Meal skipping: Not a healthy way to lose weight

  • Published
  • By Courtesy of the Whiteman
  • Health and Wellness Center
"Forget about breakfast -- I just don't have the time to eat. Meeting at 7:30 a.m., the office is low-manned, and I have to pick up the kids at daycare. There's just no time. Anyway, I need to lose some weight!" Sound familiar?

Whether you want to lose 15 pounds or five pounds before your next PT test, trying to restrict the number of calories you eat by skipping meals will often backfire.

According to the American Heart association, "Skipping meals usually doesn't help you eat fewer calories. When you skip a meal, you're more likely to get hungry and overeat. It's better to spread your eating evenly through the day and eat smaller meals. In the long-run, you'll probably eat fewer calories with three small meals per day than with one or two large ones.

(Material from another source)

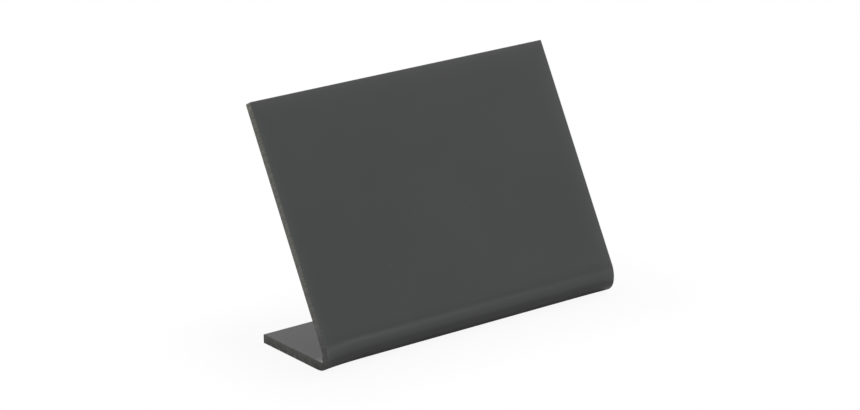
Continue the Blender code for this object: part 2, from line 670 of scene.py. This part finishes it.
    def flare_ends(self, bm: bmesh.types.BMesh) -> None:
        """Draws the fold outwards near the two sides of the sheet, and most at its middle turn.

        Args:
            bm: The folded sheet.
        """
        for vert in bm.verts:
            turned = self.turned_at(vert.co)
            inset = self.width / 2 - abs(vert.co.x)
            if turned is None or inset > self.flare_reach:
                continue
            most = self.flare[Side.LEFT if vert.co.x < 0.0 else Side.RIGHT]
            nearness = (1.0 - inset / self.flare_reach) ** 2
            fullness = math.sin(math.pi * turned / self.fold_angle) ** 2
            vert.co += self.outward(turned) * (most * nearness * fullness)

    def settle(self, bm: bmesh.types.BMesh) -> None:
        """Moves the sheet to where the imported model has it.

        Args:
            bm: The folded sheet.
        """
        low, high = ([pick(vert.co[axis] for vert in bm.verts) for axis in range(3)] for pick in (min, max))
        cad_low, cad_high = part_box(self.node)
        shift = Vector(((cad_low[0] + cad_high[0] - low[0] - high[0]) / 2,
                        (cad_low[1] + cad_high[1] - low[1] - high[1]) / 2, cad_low[2] - low[2]))
        bmesh.ops.translate(bm, verts=bm.verts, vec=shift)

    def build(self, face: MattFace, edge: SawnEdge) -> bpy.types.Object:
        """Builds the sheet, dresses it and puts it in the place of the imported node.

        Args:
            face: The finish of the two large faces.
            edge: The finish of the cut edges.

        Returns:
            The finished piece.
        """
        bm = self.shape()
        self.break_edges(bm)
        self.mark_places(bm)
        self.flare_ends(bm)
        self.settle(bm)

        mesh = bpy.data.meshes.new("folded_sheet")
        bm.to_mesh(mesh)
        bm.free()
        mesh.shade_smooth()
        mesh.set_sharp_from_angle(angle=self.crease)
        mesh.materials.append(face.build(self.width, self.flat_length, self.fold_middle))
        mesh.materials.append(edge.build(self.width, self.flat_length))
        piece = bpy.data.objects.new("folded_sheet", mesh)
        bpy.context.scene.collection.objects.link(piece)
        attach(piece, "root")
        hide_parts(self.node)
        return piece


@dataclass(frozen=True)
class SoftLamp:
    """One round softbox that faces the board.

    Azimuth 0 stands in front of the board, 90 at its right and 180 behind it. At level 1 a white card
    that faces the lamp renders white.
    """

    name: str
    azimuth: float
    elevation: float
    level: float
    diameter: float = 2.1
    distance: float = 3.0

    def build(self, target: Vector) -> bpy.types.Object:
        """Hangs the lamp so that it faces a point.

        Args:
            target: The point that it faces.

        Returns:
            The lamp.
        """
        data = bpy.data.lights.new(self.name, "AREA")
        data.shape, data.size = "DISK", self.diameter
        data.energy = self.level * (math.pi * self.distance) ** 2
        lamp = bpy.data.objects.new(self.name, data)
        around, up = math.radians(self.azimuth), math.radians(self.elevation)
        way = Vector((math.sin(around) * math.cos(up), -math.cos(around) * math.cos(up), math.sin(up)))
        turn = (-way).to_track_quat("-Z", "Y").to_matrix().to_4x4()
        lamp.matrix_world = Matrix.Translation(target + way * self.distance) @ turn
        bpy.context.scene.collection.objects.link(lamp)
        return lamp


@dataclass(frozen=True)
class PaleCard:
    """Pale uncoated card for the table, which scatters the light evenly.

    The camera sees it as the white of the room, with a faint shadow round the board. The board mirrors the
    same white, which a painted contact shadow dims close to its foot and which gives way to the card's own
    shadow below the fold. That is what draws the dark line along the bottom of the fold.
    """

    body: str = "d8d8d6"
    roughness: float = 0.9

    # The share of white that the camera sees at the board, over the card's own shadow, and where it is full
    seen_share: float = 0.92
    seen_reach: float = 0.035

    # What the board mirrors: where its own shadow has gone, then the painted contact shadow's level, core and
    # end
    shadow_reach: float = 0.003
    painted_shadow_level: float = 0.4
    painted_shadow_core: float = 0.003
    painted_shadow_reach: float = 0.010

    def build(self, footprint: tuple[float, float]) -> bpy.types.Material:
        """Makes the material.

        Args:
            footprint: Half the width and half the depth of the board, which stands over the origin.

        Returns:
            The finished material.
        """
        # Uncoated card: an even, nearly white surface that shows no lamp
        material = bpy.data.materials.new("pale_card")
        material.use_nodes = True
        tree = material.node_tree
        card, out = tree.nodes["Principled BSDF"], tree.nodes["Material Output"]
        card.inputs["Base Color"].default_value = linear(self.body)
        card.inputs["Roughness"].default_value = self.roughness

        away = self.distance_from(tree, footprint)
        seen = add_node(tree, "MapRange", {"interpolation_type": "SMOOTHSTEP"},
                        {"From Max": self.seen_reach, "To Min": self.seen_share},
                        {"Value": away}).outputs["Result"]
        # The white that the board mirrors, dimmed near the foot by a painted contact shadow
        mirror_white_with_painted_shadow = add_node(tree, "MapRange", {"interpolation_type": "SMOOTHSTEP"},
                            {"From Min": self.painted_shadow_core, "From Max": self.painted_shadow_reach,
                             "To Min": self.painted_shadow_level}, {"Value": away}).outputs["Result"]
        unshadowed = add_node(tree, "MapRange", values={"From Max": self.shadow_reach},
                              links={"Value": away}).outputs["Result"]

        path = add_node(tree, "LightPath").outputs
        by_camera = add_node(tree, "Math", {"operation": "MULTIPLY"},
                             links={0: path["Is Camera Ray"], 1: seen}).outputs[0]
        by_mirror = add_node(tree, "Math", {"operation": "MULTIPLY"},
                             links={0: mirror_mask(tree, path), 1: unshadowed}).outputs[0]
        mask = add_node(tree, "Math", {"operation": "MAXIMUM"},
                        links={0: by_camera, 1: by_mirror}).outputs[0]
        level = add_node(tree, "Mix", values={VALUE_B: 1.0},
                         links={0: path["Is Camera Ray"], VALUE_A: mirror_white_with_painted_shadow}).outputs[VALUE_RESULT]
        white = add_node(tree, "Emission", links={"Strength": level}).outputs[0]
        mixed = add_node(tree, "MixShader", links={0: mask, 1: card.outputs[0], 2: white}).outputs[0]
        tree.links.new(mixed, out.inputs["Surface"])
        return material

    @staticmethod
    def distance_from(tree: bpy.types.NodeTree, footprint: tuple[float, float]) -> bpy.types.NodeSocket:
        """Measures how far outside the board's footprint a point of the table lies.

        Args:
            tree: The material's node tree.
            footprint: Half the width and half the depth of the board.

        Returns:
            The distance, which is 0 below the board.
        """
        place = add_node(tree, "TexCoord").outputs["Object"]
        spread = add_node(tree, "VectorMath", {"operation": "ABSOLUTE"}, links={0: place}).outputs["Vector"]
        beyond = add_node(tree, "VectorMath", {"operation": "SUBTRACT"}, {1: (*footprint, 0.0)},
                          {0: spread}).outputs["Vector"]
        outside = add_node(tree, "VectorMath", {"operation": "MAXIMUM"}, {1: (0.0, 0.0, 0.0)},
                           {0: beyond}).outputs["Vector"]
        return add_node(tree, "VectorMath", {"operation": "LENGTH"}, links={0: outside}).outputs["Value"]


@dataclass
class Studio:
    """A plain pale table in a white room, under soft lamps."""

    table_radius: float = 6.0
    table_sides: int = 96
    target: Vector = field(default_factory=lambda: Vector((0.0, 0.0, 0.03)))

    # What the room adds to the light on the board. Where it is seen it is white, and dims towards the top
    wall: str = "ffffff"
    room_light: float = 0.43
    upper_wall: float = 0.77
    upper_wall_from: float = 0.35

    lamps: tuple[SoftLamp, ...] = (
        SoftLamp("right", 90.0, 42.0, 0.58),
        SoftLamp("back_left", 225.0, 42.0, 0.10),
        SoftLamp("left_low", 270.0, 14.0, 0.10),
        SoftLamp("back_right_low", 135.0, 14.0, 0.08),
        SoftLamp("front_low", 20.0, 4.0, 0.11, diameter=0.9),
    )

    def build_table(self, footprint: tuple[float, float]) -> bpy.types.Object:
        """Makes the table top as one round sheet of card.

        Args:
            footprint: Half the width and half the depth of the board.

        Returns:
            The table.
        """
        bm = bmesh.new()
        bmesh.ops.create_circle(bm, cap_ends=True, segments=self.table_sides, radius=self.table_radius)
        mesh = bpy.data.meshes.new("table")
        bm.to_mesh(mesh)
        bm.free()
        mesh.materials.append(PaleCard().build(footprint))
        table = bpy.data.objects.new("table", mesh)
        bpy.context.scene.collection.objects.link(table)
        return table

    def build_room(self) -> bpy.types.World:
        """Makes the room, which is white where it is seen and lights the board a little from all round.

        Returns:
            The world.
        """
        world = bpy.data.worlds.new("white_room")
        bpy.context.scene.world = world
        world.use_nodes = True
        tree = world.node_tree
        room = tree.nodes["Background"]
        room.inputs["Color"].default_value = linear(self.wall)
        path = add_node(tree, "LightPath").outputs
        seen = add_node(tree, "Math", {"operation": "MAXIMUM"},
                        links={0: path["Is Camera Ray"], 1: mirror_mask(tree, path)}).outputs[0]
        way = add_node(tree, "TexCoord").outputs["Generated"]
        height = add_node(tree, "SeparateXYZ", links={0: way}).outputs["Z"]
        dimming = add_node(tree, "MapRange", {"interpolation_type": "SMOOTHSTEP"},
                           {"From Max": self.upper_wall_from, "To Min": 1.0, "To Max": self.upper_wall},
                           {"Value": height}).outputs["Result"]
        strength = add_node(tree, "Mix", values={VALUE_A: self.room_light},
                            links={0: seen, VALUE_B: dimming}).outputs[VALUE_RESULT]
        tree.links.new(strength, room.inputs["Strength"])
        return world

    def build(self, footprint: tuple[float, float]) -> bpy.types.Object:
        """Makes the lamps, the room and the table.

        Args:
            footprint: Half the width and half the depth of the board.

        Returns:
            The table.
        """
        for lamp in self.lamps:
            lamp.build(self.target)
            log.info("%s: level %.2f", lamp.name, lamp.level)
        self.build_room()
        return self.build_table(footprint)


@dataclass
class PhotoCamera:
    """The camera at the photograph's viewing angle, which looks down on the board from its left."""

    place: Vector = field(default_factory=lambda: Vector((-0.48500, -0.65225, 0.30251)))
    yaw: float = math.radians(-36.51)
    pitch: float = math.radians(-18.257)
    roll: float = math.radians(0.92)
    lens_mm: float = 123.13
    sensor_mm: float = 36.0
    clip: tuple[float, float] = (0.01, 50.0)

    def build(self) -> bpy.types.Object:
        """Makes the camera and hands it to the scene.

        Returns:
            The camera.
        """
        data = bpy.data.cameras.new("photo_camera")
        data.lens, data.sensor_width, data.sensor_fit = self.lens_mm, self.sensor_mm, "HORIZONTAL"
        data.clip_start, data.clip_end = self.clip
        camera = bpy.data.objects.new("photo_camera", data)
        bpy.context.scene.collection.objects.link(camera)
        turn = (Matrix.Rotation(self.yaw, 4, "Z") @ Matrix.Rotation(math.pi / 2 + self.pitch, 4, "X")
                @ Matrix.Rotation(-self.roll, 4, "Z"))
        camera.matrix_world = Matrix.Translation(self.place) @ turn
        bpy.context.scene.camera = camera
        return camera


def main() -> None:
    """Builds the chalkboard, then the studio round it."""
    logging.basicConfig(level=logging.INFO, format="%(name)s: %(message)s")
    sheet = FoldedBoard().build(MattFace(), SawnEdge())
    log.info("%s: %d faces", sheet.name, len(sheet.data.polygons))
    half_width, half_depth, _ = cad_box[1]
    table = Studio().build((half_width, half_depth))
    log.info("%s: %d faces", table.name, len(table.data.polygons))
    camera = PhotoCamera().build()
    log.info("%s: %.1f mm lens", camera.name, camera.data.lens)
    bpy.context.scene.view_settings.view_transform = "Standard"


if __name__ == "__main__":
    main()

It's natural for someone trying to lose weight to want to lose it quickly. Although, according to the Centers for Disease Control, "People who lose weight at a steady rate (about one to two pounds per week) are more successful at keeping weight off."

Healthy weight loss is about a lifestyle modification that includes long-term changes in daily eating and exercise habits. To lose weight, you must use up more calories than you take in.

Since one pound equals 3,500 calories, you need to reduce your caloric intake by 500 --1,000 calories per day to lose about one to two pounds per week.

Losing weight by relying on healthful eating habits and staying physically active most days of the week (about 60--90 minutes, moderate intensity), you will be more likely to be successful at keeping the weight off over the long term.